En cryoEM, les échantillons sont placés dans de la glace vitreuse, une forme de glace ressemblant à du verre qui est obtenue lorsque l’eau est gelée si rapidement que la cristallisation ne peut pas se produire. Une fois l’échantillon vitrifié, des images haute résolution de sa structure moléculaire peuvent être prises avec un microscope électronique, un instrument qui forme des images à l’aide d’un faisceau d’électrons à la place de la lumière.
La cryoEM a ouvert de nouvelles dimensions en sciences de la vie, chimie et médecine. Par exemple, elle a récemment été utilisée pour mapper la structure de la protéine S du SARS-CoV-2, qui est la cible de nombreux vaccins de COVID-19.
Les protéines changent constamment leur structure 3D dans la cellule. Ces réagencements conformationnels sont indispensables aux protéines pour remplir leurs fonctions spécifiques, et se produisent en quelques millionièmes à millièmes de seconde. De tels mouvements sont trop rapides pour être observés en temps réel par les protocoles cryoEM actuels, ce qui ne nous permet pas de comprendre complètement les protéines.

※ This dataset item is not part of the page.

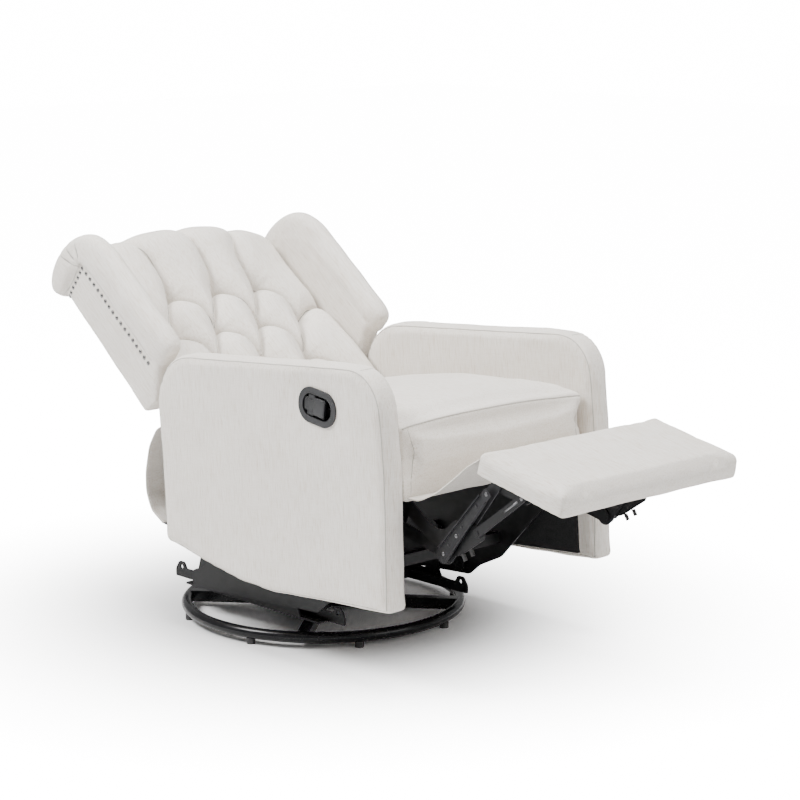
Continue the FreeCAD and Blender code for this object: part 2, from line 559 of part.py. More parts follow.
cranks = []
idlers = []
risers = []
rods = []
IDLER_HOLE = ((-IDLER_PIVOT[0], IDLER_PIVOT[1], "pin_fit"),)
RISER_HOLE = ((-CRANK_RISER[0], CRANK_RISER[1], "pin_fit"),)
ROD_HOLE = ((-CRANK_ROD[0], CRANK_ROD[1], "pin_fit"),)
IDLER = bar(flat(IDLER_PIVOT), flat(IDLER_RISER), 14.0, 14.0)
RISER = bar(flat(IDLER_RISER), flat(RISER_REST), 21.0, 11.5)
ROD = bar(flat(CRANK_ROD), flat(ROD_REST), 10.0, 8.5)
BEND = [(536, 351.7, 12), (508, 351.7, 12), (503, 334, 12), (600, 262, 60), (668, 236, 50), (752, 284, 12), (750, 303, 10)]
BEND = BEND + [(722, 311, 12), (668, 312, 12), (640, 292, 28), (610, 292, 48)]
METAL = size("link_metal")
for side_name, side in SIDES:
    idlers.append(profile("Idler" + side_name, TIPPED, layer_x(side, "idler"), METAL, IDLER, IDLER_HOLE))
    risers.append(profile("Riser" + side_name, TIPPED, layer_x(side, "riser"), METAL, RISER, RISER_HOLE))
    risers.append(pin("RiserRest" + side_name, side, "pin_radius", 230.6, 236.0, RISER_REST))
    risers.append(pin("RiserIdler" + side_name, side, "pin_radius", 234.5, 236.0, IDLER_RISER))
    cranks.append(profile("Crank" + side_name, TIPPED, layer_x(side, "crank"), METAL, level(BEND)))
    cranks.append(pin("CrankRiser" + side_name, side, "pin_radius", 234.6, 240.0, CRANK_RISER))
    cranks.append(pin("CrankRod" + side_name, side, "pin_radius", 240.0, 247.0, CRANK_ROD))
    rods.append(profile("Rod" + side_name, TIPPED, layer_x(side, "rod"), METAL, ROD, ROD_HOLE))
node(fuse("Idlers", idlers), "idler_links")
node(fuse("Risers", risers), "riser_links")
node(fuse("Rods", rods), "rod_links")
shaft = rod_x("TorqueShaft", TIPPED, "shaft_radius", -240.0, 240.0, -CRANK_PIVOT[0], CRANK_PIVOT[1])
node(fuse("Cranks", cranks + [shaft]), "crank_frame")
stops = []
for side_name, side in SIDES:
    for tag, forward, up in (("A", 690.0, 248.0), ("B", 712.0, 260.0)):
        stop = doc.addObject("Part::Cylinder", "Stop" + tag + side_name)
        stop.Radius = 4.2
        stop.Height = 14.0
        turn = Rotation(Vector(0, 0, 1), Vector(0, -0.45, -0.9))
        stop.Placement = TIPPED.multiply(Placement(Vector(side * 242.5, -forward, up), turn))
        stops.append(stop)
node(cut("CrankStops", fuse("CrankStopSet", stops), fuse("CrankCopy", cranks + [shaft])), "crank_bumpers")

brackets = []
REST = [(-22, -50), (-128, -50), (-128, -64, 10), (-116, -74, 10), (-60, -76, 20), (-36, -73, 13), (-22, -62, 8)]
for side_name, side in SIDES:
    centre = PITCHED.inverse().multVec(TIPPED.multVec(Vector(0, -RISER_REST[0], RISER_REST[1])))
    hole = ((centre.y, centre.z, "pin_fit"),)
    bracket = profile("RestBracket" + side_name, PITCHED, layer_x(side, "rest"), METAL, REST, hole)
    leaf = box("RestLeaf" + side_name, PITCHED, slab_x(side, 212.0, 20.0), -128.0, -53.0, 20.0, 106.0, 3.0)
    end = PITCHED.inverse().multVec(TIPPED.multVec(Vector(0, -ROD_REST[0], ROD_REST[1])))
    stud = rod_x("RestStud" + side_name, PITCHED, "pin_radius", side * 233.0, side * 242.7, end.y, end.z)
    brackets += [bracket, leaf, stud]
node(fuse("RestArms", brackets), "footrest_brackets")
board_low = -SIZE["pad_soft"] - SIZE["pad_board"]
board_near = -SIZE["pad_long"] + 6.0
board_wide = size("board_half") + " * 2"
made = box("RestBoard", PITCHED, -SIZE["board_half"], board_near, board_low, board_wide, size("pad_long") + " - 12", size("pad_board"))
node(made, "footrest_board")
PAD = [(0, -SIZE["pad_soft"]), (-SIZE["pad_long"], -SIZE["pad_soft"]), (-SIZE["pad_long"], 0, 16), (0, 0, 16)]
node(profile("RestPad", PITCHED, -SIZE["pad_half"], size("pad_half") + " * 2", PAD), "footrest_pad")

# ---------------------------------------------------------------- checks and export
doc.recompute()
broken = [obj.Label for obj in doc.Objects if "Invalid" in obj.State or "Error" in obj.State]
if broken:
    raise RuntimeError("did not recompute: %s" % broken)
os.makedirs("parts", exist_ok=True)
for obj in NODES:
    if not obj.Shape.isValid():
        raise RuntimeError("%s is not a valid shape" % obj.Label)
    obj.Shape.exportStep("parts/%s.step" % obj.Label)
    print(obj.Label, len(obj.Shape.Solids), round(obj.Shape.Volume / 1000.0, 1))
print("nodes", len(NODES))
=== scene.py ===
import json
import math
import bmesh
import bpy
import numpy as np
from mathutils import Matrix, Vector
from mathutils.bvhtree import BVHTree


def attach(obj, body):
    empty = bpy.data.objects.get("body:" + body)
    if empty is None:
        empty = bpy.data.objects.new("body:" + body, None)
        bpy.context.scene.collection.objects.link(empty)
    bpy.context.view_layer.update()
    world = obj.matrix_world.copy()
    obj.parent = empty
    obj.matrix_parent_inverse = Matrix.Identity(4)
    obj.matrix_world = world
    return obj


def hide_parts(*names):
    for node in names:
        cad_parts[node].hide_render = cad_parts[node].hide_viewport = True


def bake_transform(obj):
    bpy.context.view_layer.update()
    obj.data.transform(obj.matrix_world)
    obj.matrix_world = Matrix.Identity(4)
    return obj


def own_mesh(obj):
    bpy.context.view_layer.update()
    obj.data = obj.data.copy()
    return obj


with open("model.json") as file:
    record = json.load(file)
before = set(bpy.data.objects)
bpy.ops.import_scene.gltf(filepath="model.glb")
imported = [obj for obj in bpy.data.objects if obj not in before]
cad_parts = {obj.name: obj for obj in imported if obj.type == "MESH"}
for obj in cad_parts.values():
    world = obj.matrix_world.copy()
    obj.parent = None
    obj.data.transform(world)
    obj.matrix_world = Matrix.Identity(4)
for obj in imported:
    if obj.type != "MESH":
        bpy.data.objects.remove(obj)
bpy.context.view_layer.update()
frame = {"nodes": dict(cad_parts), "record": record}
NODES = frame["nodes"]
MM = 0.001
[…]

Mais une équipe de scientifiques dirigés par Ulrich Lorenz de la Faculté des Sciences de Base de l’EPFL a mis au point une méthode cryoEM qui peut capturer des images de mouvements de protéines à la microseconde (un millionième de seconde). Leurs travaux sont publiés dans Chemical Physics Letters.

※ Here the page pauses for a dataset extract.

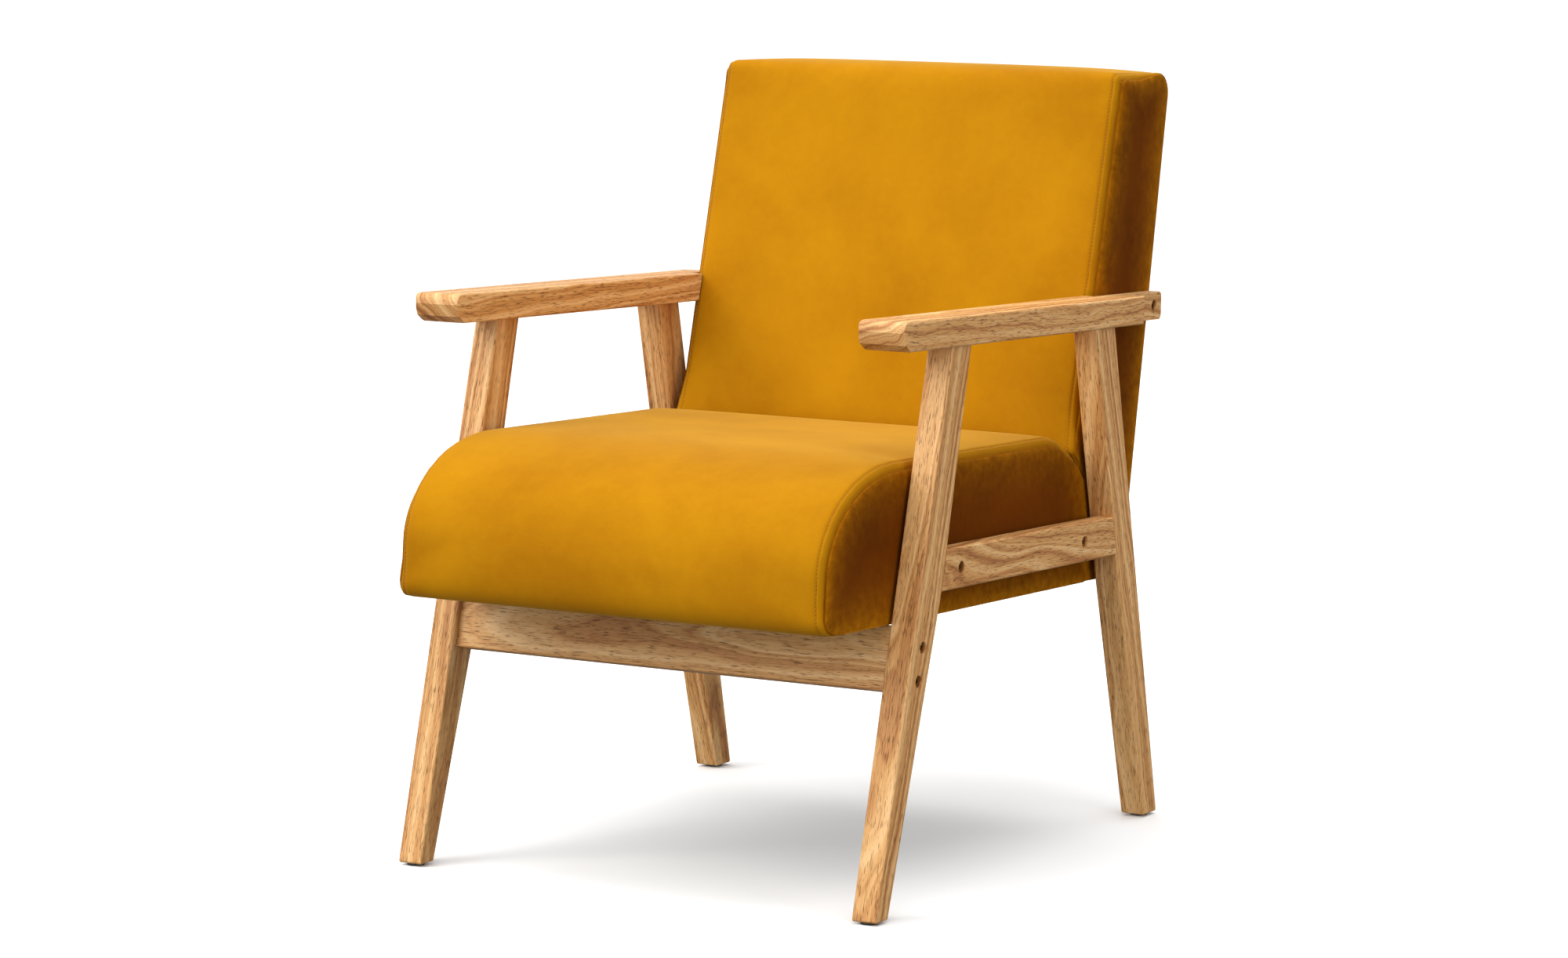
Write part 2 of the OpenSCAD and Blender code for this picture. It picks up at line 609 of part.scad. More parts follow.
module seat_cross_webbing() color("saddlebrown") seat_frame() {
    inner_front = frame_front + seat_frame_t;
    inner_len = frame_rear - seat_rear_t - inner_front;
    for (i = [1:strap_count])
        translate([-frame_out, inner_front + inner_len * (i - 0.5) / strap_count - strap_w / 2,
            frame_top]) cube([2 * frame_out, strap_w, strap_t]);
}
module seat_long_webbing() color("saddlebrown") seat_frame() {
    for (i = [1:strap_count])
        translate([-frame_in + 2 * frame_in * (i - 0.5) / strap_count - strap_w / 2,
            frame_front, frame_top + strap_t])
            cube([strap_w, frame_rear - frame_front, strap_t]);
}
module seat_foam() color("khaki") seat_frame() difference() {
    across(-frame_out, frame_out) polygon(seat_outline(cover_t));
    translate([-far / 2, frame_front, -far + foam_floor]) cube(far);
}
dust_front_gap = 40;
dust_front = frame_front + dust_front_gap;
module seat_cover() color(velvet) seat_frame() difference() {
    across(-frame_out, frame_out) difference() {
        polygon(seat_outline(0));
        polygon(seat_outline(cover_t));
    }
    translate([-far / 2, dust_front, -1]) cube([far, frame_rear - dust_front, cover_t + 2]);
}
module seat_side_panel() color(velvet) difference() {
    seat_frame() across(frame_out, seat_half) polygon(seat_outline(0));
    at_seat_bolts() bolt_hole(2 * leg_t);
}
module seat_dust_cover() color("dimgray") difference() {
    seat_frame() translate([-frame_out, dust_front, cover_t - dust_t])
        cube([2 * frame_out, frame_rear - dust_front, dust_t]);
    screw_holes();
}

/* Backrest */
back_rear_y = -cover_t - wadding_t;
back_front_y = back_rear_y - back_frame_t;
// The frame runs from the backrest's underside up to its top padding
function back_top_v() =
    let (p = [back_heel_at[0] + heel_to_top(seat_z) * tan(back_rear_lean), back_height])
    (p - back_heel_at) * rear_dir - back_top_pad - cover_t;
back_frame_top = back_top_v();
arm_bolt_v = (back_bolt_at - back_heel_at) * rear_dir;
// Everything below the inside of the backrest's bottom edge
module under_back(margin) seat_frame() translate([-far / 2, -far / 2, -far + margin]) cube(far);
module back_member(x0, x1, v0, v1) difference() {
    back_frame() translate([x0, back_front_y, v0]) cube([x1 - x0, back_frame_t, v1 - v0]);
    under_back(cover_t);
}
stile_drop = 20;
middle_drop = 20;
strap_gap = 10;
module back_stile() color(board) difference() {
    back_member(stile_in, stile_out, -stile_drop, back_frame_top);
    at_back_bolt() translate([stile_in - tongue_out, 0, 0]) tee_nut_hole(stile_w);
}
module back_top_rail() color(board)
    back_member(-stile_in, stile_in, back_frame_top - back_rail_h, back_frame_top);
module back_middle_rail() color(board)
    back_member(-stile_in, stile_in, arm_bolt_v - back_rail_h - middle_drop, arm_bolt_v - middle_drop);
module back_bottom_rail() color(board) difference() {
    back_member(-stile_in, stile_in, -20, back_foot_h);
    screw_holes();
}
module back_webbing() color("saddlebrown") back_frame() {
    straps = 6;
    low = back_foot_h + strap_gap;
    for (i = [1:straps])
        translate([-stile_out, back_front_y - strap_t,
            low + (back_frame_top - low) * (i - 0.5) / straps - strap_w / 2])
            cube([2 * stile_out, strap_t, strap_w]);
}
module back_foam() color("khaki") difference() {
    across(-stile_out, stile_out) polygon(back_outline(cover_t));
    back_frame() translate([-far / 2, back_front_y - strap_t, -far + back_frame_top]) cube(far);
}
module back_wadding() color("ivory") intersection() {
    across(-stile_out, stile_out) polygon(back_outline(cover_t));
    back_frame() translate([-far / 2, back_rear_y, -far + back_frame_top]) cube(far);
}
module back_cover() color(velvet) difference() {
    across(-stile_out, stile_out) difference() {
        polygon(back_outline(0));
        polygon(back_outline(cover_t));
    }
    seat_frame() translate([-far / 2, seat_len + soft_gap + cover_t, -far / 2])
        cube([far, back_base_t - 2 * cover_t, far / 2 + cover_t + 1]);
}
module back_side_panel() color(velvet) difference() {
    across(stile_out, back_half) polygon(back_outline(0));
    at_back_bolt() bolt_hole(2 * leg_t);
}
module back_dust_cover() color("dimgray") difference() {
    seat_frame() translate([-stile_out, seat_len + soft_gap + cover_t, cover_t - dust_t])
        cube([2 * stile_out, back_base_t - 2 * cover_t, dust_t]);
    screw_holes();
}

arm();  // arm_left
mirror([1, 0, 0]) arm();  // arm_right
front_leg();  // front_leg_left
mirror([1, 0, 0]) front_leg();  // front_leg_right
rear_leg();  // rear_leg_left
mirror([1, 0, 0]) rear_leg();  // rear_leg_right
side_rail();  // side_rail_left
mirror([1, 0, 0]) side_rail();  // side_rail_right
front_rail();
arm_dowels();
rail_dowels();
front_rail_bolts();
front_rail_nuts();
seat_bolts();
seat_tee_nuts();
seat_spacers();
back_bolts();
back_tee_nuts();
joint_plates();
joint_screws();
foot_glides();
seat_side_member();  // seat_side_member_left
mirror([1, 0, 0]) seat_side_member();  // seat_side_member_right
seat_front_member();
seat_rear_member();
seat_corner_blocks();
seat_cross_webbing();
seat_long_webbing();
seat_foam();
seat_cover();
seat_side_panel();  // seat_side_panel_left
mirror([1, 0, 0]) seat_side_panel();  // seat_side_panel_right
seat_dust_cover();
back_stile();  // back_stile_left
mirror([1, 0, 0]) back_stile();  // back_stile_right
back_top_rail();
back_middle_rail();
back_bottom_rail();
back_webbing();
back_foam();
back_wadding();
back_cover();
back_side_panel();  // back_side_panel_left
mirror([1, 0, 0]) back_side_panel();  // back_side_panel_right
back_dust_cover();
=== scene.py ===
import math

import bmesh
import bpy
import numpy as np
from mathutils import Euler, Matrix, Vector, noise


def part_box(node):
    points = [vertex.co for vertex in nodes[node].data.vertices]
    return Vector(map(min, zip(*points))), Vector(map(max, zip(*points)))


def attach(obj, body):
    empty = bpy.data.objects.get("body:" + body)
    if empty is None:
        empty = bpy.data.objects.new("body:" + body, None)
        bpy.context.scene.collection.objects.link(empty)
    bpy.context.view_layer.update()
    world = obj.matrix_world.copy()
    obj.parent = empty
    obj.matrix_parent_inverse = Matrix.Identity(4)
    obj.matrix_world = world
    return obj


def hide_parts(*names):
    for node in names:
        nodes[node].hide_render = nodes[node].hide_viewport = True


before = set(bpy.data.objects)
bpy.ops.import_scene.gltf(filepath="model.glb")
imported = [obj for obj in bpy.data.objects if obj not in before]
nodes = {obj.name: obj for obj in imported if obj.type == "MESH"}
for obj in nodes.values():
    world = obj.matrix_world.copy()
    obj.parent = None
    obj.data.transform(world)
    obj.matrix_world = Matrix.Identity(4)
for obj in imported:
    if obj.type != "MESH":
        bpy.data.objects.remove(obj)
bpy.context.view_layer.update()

# ---------------------------------------------------------------------------------------
# Side frames: an arm, two raked legs and a side rail each side, in oiled rubberwood.
# The planks are flat-sawn, so broad faces show loops of growth rings and the edges show
# straight pores; the edges are eased by a few millimetres and doweled together.
MM = 0.001


def linear(hex_colour):
    """An sRGB hex colour as a linear RGBA value."""
    parts = [int(hex_colour[i:i + 2], 16) / 255 for i in (0, 2, 4)]
    return [p / 12.92 if p <= 0.04045 else ((p + 0.055) / 1.055) ** 2.4 for p in parts] + [1.0]


def add(tree, kind, inputs=None, stops=None, **settings):
    """Adds a node: settings are its properties, and inputs gives each socket a value or a link."""
    node = tree.nodes.new(kind)
    for name, value in settings.items():
        setattr(node, name, value)
    for place, (at, colour) in enumerate(stops or []):
        ramp = node.color_ramp.elements
        element = ramp[place] if place < len(ramp) else ramp.new(at)
        element.position, element.color = at, linear(colour)
    for socket, value in (inputs or {}).items():
        if isinstance(value, bpy.types.NodeSocket):
            tree.links.new(value, node.inputs[socket])
        else:
            node.inputs[socket].default_value = value
    return node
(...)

Cette méthode implique la fusion rapide de l’échantillon vitrifié avec une impulsion laser. Lorsque la glace devient liquide, il y a une fenêtre de temps modulable dans laquelle la protéine peut être incitée à se mouvoir de la même manière que dans son état liquide naturel dans la cellule.
«Généralement, le réchauffement d’un échantillon cryogénique le dévitrifie», explique Ulrich Lorenz. «Mais nous pouvons contourner cet obstacle selon la rapidité avec laquelle nous faisons fondre l’échantillon.»
Après l’impulsion laser, l’échantillon est re-vitrifié en seulement quelques microsecondes, piégeant les particules dans leur configuration transitoire. Dans cet état «en pause», elles peuvent désormais être observées avec les méthodes cryoEM traditionnelles.
«La mise en correspondance de la résolution temporelle de la cryoEM avec la fenêtre de temps naturelle des protéines nous permettra d’étudier directement des processus qui étaient auparavant inaccessibles», ajoute Ulrich Lorenz.
L’équipe de scientifiques a testé sa nouvelle méthode en décomposant les protéines après avoir endommagé leur structure et après les avoir piégées dans une configuration partiellement défaite.